Rows:
----

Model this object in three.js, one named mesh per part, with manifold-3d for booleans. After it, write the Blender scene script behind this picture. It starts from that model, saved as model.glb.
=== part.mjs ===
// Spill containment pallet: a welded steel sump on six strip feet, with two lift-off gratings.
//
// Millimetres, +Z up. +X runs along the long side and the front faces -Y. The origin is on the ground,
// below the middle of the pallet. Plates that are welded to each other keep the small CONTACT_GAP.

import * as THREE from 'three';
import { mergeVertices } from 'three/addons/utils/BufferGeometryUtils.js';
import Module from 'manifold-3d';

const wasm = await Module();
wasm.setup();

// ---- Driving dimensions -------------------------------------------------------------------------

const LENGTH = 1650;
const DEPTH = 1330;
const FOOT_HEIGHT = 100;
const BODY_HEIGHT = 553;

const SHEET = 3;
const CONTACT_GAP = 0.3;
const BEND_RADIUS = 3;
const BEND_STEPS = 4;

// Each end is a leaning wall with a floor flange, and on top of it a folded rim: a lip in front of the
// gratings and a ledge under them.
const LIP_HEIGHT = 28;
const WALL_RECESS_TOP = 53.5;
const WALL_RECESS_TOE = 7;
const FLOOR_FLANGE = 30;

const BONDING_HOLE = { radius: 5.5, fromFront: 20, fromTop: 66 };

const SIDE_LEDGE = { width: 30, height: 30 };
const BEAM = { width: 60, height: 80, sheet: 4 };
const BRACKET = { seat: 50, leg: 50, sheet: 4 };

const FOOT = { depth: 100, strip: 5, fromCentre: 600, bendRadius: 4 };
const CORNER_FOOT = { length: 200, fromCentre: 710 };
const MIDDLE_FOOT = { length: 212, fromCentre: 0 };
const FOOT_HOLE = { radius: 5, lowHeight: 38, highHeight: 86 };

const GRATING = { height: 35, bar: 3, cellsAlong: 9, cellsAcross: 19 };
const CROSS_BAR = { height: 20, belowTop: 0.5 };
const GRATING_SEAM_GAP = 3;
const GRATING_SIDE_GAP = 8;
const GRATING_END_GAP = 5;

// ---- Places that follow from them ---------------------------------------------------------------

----

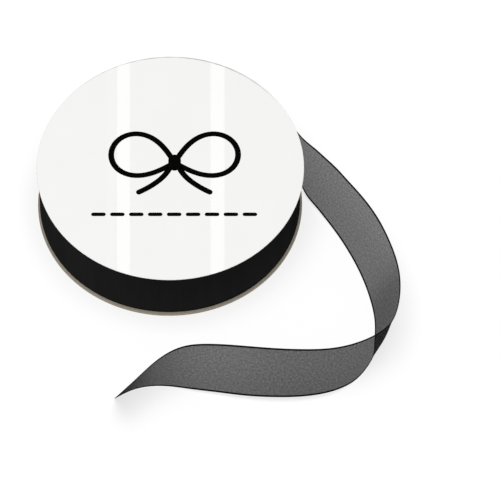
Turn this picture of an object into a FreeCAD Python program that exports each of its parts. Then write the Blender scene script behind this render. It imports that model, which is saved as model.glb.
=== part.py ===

----

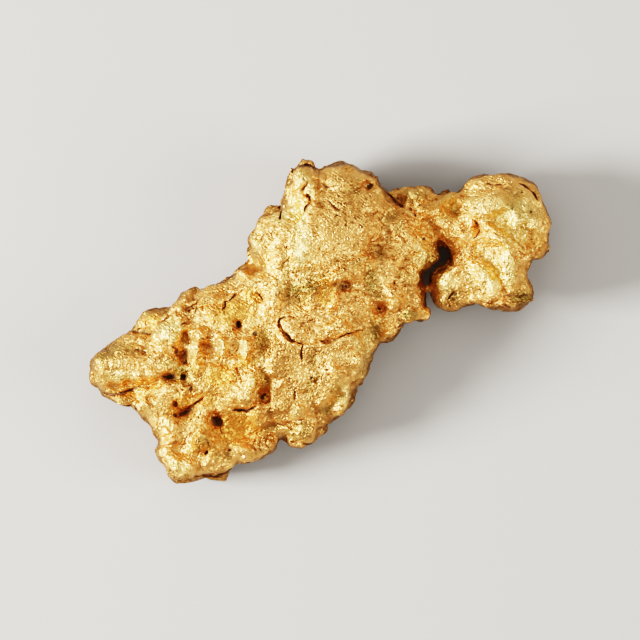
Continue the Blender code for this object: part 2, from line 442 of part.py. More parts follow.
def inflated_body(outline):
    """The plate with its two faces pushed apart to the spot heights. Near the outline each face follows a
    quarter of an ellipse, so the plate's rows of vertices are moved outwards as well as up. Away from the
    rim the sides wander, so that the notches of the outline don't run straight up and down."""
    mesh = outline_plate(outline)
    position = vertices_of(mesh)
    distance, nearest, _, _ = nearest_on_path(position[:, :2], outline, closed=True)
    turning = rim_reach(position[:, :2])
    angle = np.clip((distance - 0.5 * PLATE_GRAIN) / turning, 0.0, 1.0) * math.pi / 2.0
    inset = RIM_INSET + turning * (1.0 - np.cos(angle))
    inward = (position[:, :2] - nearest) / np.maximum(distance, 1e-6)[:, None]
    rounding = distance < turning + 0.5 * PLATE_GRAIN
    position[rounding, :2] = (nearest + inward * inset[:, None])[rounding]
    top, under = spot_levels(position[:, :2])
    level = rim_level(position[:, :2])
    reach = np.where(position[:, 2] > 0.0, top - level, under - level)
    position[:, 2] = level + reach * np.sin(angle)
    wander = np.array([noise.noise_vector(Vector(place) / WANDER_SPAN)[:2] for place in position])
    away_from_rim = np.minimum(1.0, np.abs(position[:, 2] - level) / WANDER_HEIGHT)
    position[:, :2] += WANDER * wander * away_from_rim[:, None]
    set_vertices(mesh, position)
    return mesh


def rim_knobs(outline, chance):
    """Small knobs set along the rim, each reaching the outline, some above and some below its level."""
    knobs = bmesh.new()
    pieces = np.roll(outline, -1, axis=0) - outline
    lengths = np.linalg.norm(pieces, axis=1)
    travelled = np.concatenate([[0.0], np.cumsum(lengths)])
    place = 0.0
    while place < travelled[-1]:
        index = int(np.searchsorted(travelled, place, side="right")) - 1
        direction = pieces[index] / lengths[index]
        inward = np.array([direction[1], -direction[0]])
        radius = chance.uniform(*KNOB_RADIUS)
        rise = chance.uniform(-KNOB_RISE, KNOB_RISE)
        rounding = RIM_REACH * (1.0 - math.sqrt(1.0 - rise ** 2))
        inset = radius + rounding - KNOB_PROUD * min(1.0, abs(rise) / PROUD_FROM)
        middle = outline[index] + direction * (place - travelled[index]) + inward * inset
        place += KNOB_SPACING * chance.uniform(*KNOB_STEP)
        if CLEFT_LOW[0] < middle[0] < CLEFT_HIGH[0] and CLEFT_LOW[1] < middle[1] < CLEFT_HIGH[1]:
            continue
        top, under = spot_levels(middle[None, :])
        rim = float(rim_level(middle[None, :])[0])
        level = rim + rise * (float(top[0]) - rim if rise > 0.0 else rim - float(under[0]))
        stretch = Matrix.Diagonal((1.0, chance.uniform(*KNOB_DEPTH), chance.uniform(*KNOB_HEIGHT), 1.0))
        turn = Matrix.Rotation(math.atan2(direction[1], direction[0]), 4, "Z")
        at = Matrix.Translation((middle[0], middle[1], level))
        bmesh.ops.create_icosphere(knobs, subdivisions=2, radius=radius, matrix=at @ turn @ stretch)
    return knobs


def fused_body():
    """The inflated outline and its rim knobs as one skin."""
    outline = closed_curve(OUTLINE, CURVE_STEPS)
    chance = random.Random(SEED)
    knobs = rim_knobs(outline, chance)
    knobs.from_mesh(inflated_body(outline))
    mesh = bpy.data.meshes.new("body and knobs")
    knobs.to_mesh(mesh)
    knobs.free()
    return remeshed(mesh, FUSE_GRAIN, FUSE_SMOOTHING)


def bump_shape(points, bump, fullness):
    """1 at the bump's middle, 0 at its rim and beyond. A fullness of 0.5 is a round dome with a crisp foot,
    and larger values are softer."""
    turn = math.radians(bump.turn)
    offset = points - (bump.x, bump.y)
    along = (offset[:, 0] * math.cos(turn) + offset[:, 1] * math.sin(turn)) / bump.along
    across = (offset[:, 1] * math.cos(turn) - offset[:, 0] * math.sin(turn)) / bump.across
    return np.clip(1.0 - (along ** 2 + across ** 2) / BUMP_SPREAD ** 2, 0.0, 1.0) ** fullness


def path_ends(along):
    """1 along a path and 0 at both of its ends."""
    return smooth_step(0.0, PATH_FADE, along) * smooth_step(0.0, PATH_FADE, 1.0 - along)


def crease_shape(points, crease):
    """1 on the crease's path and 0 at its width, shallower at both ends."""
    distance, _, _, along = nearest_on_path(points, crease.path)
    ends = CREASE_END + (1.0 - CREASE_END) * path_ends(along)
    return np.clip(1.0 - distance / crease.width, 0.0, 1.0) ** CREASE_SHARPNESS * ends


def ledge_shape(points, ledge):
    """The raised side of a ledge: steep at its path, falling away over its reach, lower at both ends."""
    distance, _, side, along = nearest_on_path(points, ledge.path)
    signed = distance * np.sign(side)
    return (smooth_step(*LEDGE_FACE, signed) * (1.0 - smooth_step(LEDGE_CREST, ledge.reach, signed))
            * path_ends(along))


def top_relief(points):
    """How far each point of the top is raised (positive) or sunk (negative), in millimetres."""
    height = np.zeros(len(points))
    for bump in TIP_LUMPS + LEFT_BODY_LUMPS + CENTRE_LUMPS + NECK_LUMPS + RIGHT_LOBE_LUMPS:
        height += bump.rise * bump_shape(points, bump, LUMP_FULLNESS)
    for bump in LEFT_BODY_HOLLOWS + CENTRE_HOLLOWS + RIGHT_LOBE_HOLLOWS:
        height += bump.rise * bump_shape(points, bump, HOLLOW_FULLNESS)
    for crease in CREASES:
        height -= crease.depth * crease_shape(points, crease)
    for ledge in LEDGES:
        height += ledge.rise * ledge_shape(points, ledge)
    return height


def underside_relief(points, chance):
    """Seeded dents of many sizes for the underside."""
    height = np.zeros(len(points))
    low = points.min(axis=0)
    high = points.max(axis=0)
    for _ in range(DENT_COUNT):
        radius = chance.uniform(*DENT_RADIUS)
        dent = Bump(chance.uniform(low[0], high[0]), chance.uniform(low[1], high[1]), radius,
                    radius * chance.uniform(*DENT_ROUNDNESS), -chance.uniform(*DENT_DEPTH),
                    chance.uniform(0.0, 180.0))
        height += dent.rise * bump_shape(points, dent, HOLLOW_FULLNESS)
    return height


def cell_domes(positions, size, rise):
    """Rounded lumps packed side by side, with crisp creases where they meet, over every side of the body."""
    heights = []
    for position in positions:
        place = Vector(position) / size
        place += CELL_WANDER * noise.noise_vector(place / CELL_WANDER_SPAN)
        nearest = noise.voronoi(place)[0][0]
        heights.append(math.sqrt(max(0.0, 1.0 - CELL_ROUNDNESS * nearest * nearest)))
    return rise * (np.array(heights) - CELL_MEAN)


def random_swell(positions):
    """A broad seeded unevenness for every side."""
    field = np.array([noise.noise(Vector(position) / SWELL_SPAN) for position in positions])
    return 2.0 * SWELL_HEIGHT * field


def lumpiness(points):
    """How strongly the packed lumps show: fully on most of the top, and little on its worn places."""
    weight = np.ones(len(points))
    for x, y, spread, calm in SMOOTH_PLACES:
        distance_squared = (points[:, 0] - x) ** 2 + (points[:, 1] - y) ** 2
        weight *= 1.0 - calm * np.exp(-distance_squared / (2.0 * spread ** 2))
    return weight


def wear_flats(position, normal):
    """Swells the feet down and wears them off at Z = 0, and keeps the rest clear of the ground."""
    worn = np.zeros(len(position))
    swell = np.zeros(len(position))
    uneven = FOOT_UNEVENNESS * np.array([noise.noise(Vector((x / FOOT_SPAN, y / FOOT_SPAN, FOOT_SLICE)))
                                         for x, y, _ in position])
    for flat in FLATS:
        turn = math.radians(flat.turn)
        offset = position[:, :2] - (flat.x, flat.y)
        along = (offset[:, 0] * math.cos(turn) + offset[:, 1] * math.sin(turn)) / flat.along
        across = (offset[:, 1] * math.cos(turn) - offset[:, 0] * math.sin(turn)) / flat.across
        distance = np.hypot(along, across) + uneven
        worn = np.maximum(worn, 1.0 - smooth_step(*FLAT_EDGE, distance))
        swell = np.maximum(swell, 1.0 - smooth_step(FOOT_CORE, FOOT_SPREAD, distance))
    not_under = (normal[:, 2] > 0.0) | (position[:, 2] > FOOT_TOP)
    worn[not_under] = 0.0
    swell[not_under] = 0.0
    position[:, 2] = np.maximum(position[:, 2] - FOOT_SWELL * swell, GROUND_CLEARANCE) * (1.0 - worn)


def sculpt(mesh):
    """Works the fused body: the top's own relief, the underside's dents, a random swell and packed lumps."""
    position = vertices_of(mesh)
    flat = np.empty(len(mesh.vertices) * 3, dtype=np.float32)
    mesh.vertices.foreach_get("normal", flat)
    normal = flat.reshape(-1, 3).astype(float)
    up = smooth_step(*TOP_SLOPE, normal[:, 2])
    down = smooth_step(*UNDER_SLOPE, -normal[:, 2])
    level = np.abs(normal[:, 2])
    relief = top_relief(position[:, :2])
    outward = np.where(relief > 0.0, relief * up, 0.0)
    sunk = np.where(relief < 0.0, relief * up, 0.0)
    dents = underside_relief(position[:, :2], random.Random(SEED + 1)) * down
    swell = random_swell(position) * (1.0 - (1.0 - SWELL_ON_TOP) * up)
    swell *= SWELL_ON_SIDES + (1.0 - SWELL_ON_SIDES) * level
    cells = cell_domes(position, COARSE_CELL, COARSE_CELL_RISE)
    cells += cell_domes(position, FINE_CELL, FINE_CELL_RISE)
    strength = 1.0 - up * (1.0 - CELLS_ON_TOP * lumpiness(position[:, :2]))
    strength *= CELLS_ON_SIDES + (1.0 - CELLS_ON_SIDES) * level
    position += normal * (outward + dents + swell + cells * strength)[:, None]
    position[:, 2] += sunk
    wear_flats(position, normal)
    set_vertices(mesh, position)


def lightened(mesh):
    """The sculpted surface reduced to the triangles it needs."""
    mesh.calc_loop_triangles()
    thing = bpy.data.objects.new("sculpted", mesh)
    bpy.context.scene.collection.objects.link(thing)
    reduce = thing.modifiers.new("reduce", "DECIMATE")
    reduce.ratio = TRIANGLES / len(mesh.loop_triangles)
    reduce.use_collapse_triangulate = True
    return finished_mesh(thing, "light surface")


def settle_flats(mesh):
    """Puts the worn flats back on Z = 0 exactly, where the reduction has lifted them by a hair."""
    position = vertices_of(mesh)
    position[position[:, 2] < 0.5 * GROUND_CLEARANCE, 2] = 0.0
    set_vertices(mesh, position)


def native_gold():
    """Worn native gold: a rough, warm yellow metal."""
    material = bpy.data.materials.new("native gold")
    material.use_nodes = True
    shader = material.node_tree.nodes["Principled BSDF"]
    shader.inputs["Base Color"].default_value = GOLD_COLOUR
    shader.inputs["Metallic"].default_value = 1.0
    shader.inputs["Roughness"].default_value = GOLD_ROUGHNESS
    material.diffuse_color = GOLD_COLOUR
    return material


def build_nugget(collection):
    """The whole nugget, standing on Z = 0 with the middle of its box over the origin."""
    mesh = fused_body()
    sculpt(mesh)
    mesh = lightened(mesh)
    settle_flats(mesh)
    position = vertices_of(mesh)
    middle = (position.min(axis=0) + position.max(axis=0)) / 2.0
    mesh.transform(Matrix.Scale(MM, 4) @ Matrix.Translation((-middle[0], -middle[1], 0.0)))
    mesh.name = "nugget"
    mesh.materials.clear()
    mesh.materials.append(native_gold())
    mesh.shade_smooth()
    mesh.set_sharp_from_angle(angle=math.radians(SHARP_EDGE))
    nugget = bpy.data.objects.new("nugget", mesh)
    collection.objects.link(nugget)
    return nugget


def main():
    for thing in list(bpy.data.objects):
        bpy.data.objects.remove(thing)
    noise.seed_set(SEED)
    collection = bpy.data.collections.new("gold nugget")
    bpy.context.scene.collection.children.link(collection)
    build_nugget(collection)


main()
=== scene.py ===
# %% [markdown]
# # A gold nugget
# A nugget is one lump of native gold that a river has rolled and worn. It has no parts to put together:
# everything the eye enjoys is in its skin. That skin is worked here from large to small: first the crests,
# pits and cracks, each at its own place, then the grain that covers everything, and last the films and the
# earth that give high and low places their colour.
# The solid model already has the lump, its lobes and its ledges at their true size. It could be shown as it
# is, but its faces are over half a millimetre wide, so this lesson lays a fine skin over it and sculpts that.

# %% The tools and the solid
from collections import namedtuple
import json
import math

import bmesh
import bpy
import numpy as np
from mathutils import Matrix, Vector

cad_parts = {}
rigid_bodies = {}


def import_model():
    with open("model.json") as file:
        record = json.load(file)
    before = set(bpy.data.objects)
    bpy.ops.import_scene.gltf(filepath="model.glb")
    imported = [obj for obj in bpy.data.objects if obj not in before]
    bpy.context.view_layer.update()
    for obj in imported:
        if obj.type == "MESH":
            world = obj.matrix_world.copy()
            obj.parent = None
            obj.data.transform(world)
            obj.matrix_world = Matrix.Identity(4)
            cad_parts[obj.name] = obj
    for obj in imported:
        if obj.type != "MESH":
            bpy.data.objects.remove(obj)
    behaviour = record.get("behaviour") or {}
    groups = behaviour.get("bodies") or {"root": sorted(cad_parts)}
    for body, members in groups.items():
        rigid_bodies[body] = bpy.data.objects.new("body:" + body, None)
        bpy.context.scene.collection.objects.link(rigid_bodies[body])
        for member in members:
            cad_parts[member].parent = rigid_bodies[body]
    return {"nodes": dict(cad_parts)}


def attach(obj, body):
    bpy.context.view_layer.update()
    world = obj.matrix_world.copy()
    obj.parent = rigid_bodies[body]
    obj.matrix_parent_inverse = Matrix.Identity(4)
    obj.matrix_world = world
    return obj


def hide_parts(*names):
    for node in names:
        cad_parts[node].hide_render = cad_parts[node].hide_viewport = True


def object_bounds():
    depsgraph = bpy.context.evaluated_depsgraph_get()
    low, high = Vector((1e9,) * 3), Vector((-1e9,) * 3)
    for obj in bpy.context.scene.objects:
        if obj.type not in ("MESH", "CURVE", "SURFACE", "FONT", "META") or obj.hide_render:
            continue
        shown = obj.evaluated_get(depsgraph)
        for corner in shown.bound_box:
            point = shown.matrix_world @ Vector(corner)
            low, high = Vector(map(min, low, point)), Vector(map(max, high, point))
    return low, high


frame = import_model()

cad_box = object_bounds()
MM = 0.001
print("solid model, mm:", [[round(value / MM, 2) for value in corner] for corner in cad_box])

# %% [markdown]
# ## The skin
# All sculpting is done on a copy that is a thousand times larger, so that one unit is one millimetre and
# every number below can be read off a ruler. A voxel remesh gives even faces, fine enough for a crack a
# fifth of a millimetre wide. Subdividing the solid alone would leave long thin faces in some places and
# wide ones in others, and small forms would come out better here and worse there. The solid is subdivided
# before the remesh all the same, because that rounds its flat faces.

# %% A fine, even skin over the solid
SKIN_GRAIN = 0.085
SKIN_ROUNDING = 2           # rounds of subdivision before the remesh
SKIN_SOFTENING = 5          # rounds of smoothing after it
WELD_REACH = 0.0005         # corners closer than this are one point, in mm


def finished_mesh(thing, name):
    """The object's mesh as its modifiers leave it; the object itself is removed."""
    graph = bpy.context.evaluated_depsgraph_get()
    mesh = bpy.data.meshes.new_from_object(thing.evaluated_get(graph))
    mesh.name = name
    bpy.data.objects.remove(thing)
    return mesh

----

What you need to do: Scan the data above; copy every line where "write" appears.

Exercise response:
Model this object in three.js, one named mesh per part, with manifold-3d for booleans. After it, write the Blender scene script behind this picture. It starts from that model, saved as model.glb.
Turn this picture of an object into a FreeCAD Python program that exports each of its parts. Then write the Blender scene script behind this render. It imports that model, which is saved as model.glb.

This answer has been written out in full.